Task goal → Determine the number of lines that contain the word "names", then state that number and nothing more.
□ □ □ □ □ □ □
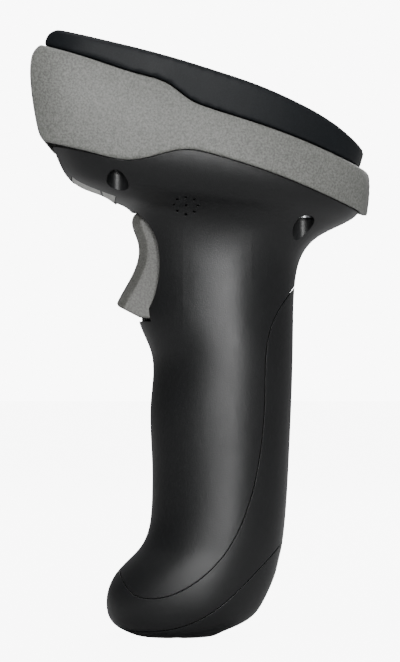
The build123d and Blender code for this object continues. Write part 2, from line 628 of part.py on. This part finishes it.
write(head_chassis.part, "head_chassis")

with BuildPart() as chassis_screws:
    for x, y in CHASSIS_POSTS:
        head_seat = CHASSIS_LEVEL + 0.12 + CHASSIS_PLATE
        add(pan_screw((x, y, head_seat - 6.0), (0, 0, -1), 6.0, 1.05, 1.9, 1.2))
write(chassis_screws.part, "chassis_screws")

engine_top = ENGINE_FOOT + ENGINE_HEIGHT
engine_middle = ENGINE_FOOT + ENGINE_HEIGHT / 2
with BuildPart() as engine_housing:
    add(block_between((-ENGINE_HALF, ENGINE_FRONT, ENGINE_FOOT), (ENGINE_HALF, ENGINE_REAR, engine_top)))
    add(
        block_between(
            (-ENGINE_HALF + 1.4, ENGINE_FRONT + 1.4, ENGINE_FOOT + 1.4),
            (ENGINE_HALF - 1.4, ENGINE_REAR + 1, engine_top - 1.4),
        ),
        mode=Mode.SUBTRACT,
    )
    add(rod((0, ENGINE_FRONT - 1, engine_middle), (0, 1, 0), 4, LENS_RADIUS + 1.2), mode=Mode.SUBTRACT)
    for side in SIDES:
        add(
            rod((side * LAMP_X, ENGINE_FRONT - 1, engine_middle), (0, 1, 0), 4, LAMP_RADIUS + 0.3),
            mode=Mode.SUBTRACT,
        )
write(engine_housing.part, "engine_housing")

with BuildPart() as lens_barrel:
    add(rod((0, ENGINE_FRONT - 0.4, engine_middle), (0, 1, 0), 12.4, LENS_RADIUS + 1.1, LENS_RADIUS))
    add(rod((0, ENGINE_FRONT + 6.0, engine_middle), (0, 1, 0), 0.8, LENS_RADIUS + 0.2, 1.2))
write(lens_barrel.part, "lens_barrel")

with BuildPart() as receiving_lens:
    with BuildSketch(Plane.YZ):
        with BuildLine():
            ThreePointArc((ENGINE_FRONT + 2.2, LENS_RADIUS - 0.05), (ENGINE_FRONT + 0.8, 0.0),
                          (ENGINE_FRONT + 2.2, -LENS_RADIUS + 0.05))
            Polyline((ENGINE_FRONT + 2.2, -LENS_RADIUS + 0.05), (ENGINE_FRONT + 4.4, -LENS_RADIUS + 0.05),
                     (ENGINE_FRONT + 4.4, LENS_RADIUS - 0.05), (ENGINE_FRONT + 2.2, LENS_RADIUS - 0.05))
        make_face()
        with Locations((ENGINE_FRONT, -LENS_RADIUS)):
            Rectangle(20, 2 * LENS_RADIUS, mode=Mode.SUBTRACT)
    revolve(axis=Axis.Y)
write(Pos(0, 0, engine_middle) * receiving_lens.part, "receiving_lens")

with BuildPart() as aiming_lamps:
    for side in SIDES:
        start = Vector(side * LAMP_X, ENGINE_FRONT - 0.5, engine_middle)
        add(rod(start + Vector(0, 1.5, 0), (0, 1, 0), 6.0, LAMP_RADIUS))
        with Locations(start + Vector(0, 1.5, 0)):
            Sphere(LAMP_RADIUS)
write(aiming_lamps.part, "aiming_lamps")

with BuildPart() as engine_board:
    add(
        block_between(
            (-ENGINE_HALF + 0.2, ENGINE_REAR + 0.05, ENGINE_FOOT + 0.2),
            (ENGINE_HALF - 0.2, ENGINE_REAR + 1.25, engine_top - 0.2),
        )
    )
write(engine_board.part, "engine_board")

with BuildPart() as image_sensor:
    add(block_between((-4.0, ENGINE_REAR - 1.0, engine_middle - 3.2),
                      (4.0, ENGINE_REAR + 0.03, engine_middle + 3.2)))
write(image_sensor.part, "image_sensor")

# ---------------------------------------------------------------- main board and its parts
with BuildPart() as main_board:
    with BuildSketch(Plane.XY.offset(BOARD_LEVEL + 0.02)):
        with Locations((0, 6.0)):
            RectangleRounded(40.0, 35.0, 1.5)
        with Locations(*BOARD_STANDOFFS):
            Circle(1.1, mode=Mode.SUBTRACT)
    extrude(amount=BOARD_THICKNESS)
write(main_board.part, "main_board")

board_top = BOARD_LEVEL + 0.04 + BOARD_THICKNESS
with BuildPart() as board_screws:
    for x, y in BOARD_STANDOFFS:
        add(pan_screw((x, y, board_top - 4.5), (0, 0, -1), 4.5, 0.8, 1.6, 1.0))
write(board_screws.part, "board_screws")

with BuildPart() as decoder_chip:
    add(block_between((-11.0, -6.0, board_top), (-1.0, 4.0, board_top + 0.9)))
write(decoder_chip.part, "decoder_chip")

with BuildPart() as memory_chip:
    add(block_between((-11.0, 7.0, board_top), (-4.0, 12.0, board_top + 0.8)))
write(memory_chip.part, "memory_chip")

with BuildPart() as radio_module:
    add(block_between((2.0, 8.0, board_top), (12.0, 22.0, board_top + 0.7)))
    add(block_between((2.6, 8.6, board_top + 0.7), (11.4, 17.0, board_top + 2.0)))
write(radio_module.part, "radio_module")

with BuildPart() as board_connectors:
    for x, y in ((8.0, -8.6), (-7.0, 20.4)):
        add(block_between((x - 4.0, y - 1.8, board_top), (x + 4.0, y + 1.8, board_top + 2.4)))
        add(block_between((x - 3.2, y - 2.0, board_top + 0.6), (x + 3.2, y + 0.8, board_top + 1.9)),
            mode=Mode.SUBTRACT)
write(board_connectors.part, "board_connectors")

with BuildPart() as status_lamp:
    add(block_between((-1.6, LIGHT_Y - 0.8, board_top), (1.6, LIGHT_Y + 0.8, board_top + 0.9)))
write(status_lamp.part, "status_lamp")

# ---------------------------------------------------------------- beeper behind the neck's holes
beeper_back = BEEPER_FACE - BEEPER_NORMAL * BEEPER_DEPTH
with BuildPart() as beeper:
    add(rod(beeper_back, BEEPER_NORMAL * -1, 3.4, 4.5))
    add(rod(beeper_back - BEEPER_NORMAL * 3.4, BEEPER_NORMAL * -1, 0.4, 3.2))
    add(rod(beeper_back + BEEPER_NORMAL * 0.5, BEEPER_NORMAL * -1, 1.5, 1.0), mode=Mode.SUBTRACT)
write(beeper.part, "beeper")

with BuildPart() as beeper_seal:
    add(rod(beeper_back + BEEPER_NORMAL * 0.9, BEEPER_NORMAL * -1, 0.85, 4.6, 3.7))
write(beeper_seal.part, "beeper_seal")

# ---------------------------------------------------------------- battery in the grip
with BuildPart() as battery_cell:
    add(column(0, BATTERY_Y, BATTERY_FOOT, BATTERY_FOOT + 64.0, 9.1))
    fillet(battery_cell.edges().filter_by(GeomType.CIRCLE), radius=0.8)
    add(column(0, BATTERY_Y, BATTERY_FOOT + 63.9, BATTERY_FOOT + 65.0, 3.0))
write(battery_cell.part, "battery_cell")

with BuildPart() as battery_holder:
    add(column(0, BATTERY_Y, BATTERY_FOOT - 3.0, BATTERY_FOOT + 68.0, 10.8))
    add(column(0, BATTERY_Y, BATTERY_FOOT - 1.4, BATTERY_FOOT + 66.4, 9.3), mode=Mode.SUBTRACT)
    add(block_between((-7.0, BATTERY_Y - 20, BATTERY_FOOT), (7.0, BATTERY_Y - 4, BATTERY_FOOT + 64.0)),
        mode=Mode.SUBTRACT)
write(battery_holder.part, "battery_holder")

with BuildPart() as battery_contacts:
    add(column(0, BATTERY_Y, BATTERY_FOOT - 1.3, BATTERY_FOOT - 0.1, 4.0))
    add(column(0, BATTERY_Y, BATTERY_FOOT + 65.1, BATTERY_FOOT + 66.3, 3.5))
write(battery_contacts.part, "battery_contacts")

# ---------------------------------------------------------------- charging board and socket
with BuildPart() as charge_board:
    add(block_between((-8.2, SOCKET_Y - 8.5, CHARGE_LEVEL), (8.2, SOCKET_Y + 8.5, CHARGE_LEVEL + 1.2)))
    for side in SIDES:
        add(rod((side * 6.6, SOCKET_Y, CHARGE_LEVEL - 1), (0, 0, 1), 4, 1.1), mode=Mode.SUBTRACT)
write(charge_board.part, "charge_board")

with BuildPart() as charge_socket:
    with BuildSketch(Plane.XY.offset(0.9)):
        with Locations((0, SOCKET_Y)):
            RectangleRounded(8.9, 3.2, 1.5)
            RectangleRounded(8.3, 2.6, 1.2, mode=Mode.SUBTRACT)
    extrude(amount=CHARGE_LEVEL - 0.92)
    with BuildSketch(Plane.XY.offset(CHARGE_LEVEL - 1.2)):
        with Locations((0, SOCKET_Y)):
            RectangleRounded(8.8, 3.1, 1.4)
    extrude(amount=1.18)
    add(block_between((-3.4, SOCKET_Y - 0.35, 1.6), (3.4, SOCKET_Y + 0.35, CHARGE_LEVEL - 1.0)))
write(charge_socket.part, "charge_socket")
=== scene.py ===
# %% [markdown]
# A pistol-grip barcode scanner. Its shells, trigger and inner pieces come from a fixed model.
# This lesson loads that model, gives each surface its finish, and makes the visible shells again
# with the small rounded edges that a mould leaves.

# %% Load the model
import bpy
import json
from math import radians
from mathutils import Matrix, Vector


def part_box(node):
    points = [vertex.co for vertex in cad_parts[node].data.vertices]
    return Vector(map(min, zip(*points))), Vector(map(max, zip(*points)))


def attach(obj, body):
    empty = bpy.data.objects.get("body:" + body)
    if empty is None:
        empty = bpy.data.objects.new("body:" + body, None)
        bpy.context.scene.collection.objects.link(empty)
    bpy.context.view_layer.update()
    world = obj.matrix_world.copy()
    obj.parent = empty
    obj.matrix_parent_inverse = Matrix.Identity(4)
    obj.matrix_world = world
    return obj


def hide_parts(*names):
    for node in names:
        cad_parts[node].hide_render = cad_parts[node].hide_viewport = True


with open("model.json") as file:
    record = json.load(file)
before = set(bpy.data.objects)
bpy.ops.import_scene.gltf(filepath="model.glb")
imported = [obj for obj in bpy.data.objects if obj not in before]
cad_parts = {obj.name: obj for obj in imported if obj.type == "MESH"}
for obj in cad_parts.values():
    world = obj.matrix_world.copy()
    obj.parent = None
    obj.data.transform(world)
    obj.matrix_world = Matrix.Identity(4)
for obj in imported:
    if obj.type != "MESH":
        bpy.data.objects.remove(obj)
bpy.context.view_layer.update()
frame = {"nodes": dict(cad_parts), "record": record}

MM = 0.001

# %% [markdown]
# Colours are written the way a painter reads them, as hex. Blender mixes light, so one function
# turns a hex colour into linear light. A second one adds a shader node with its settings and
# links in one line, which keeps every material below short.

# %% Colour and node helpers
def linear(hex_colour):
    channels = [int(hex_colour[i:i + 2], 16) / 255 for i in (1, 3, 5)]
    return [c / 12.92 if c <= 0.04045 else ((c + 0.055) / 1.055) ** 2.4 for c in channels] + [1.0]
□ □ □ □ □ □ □
Response → 2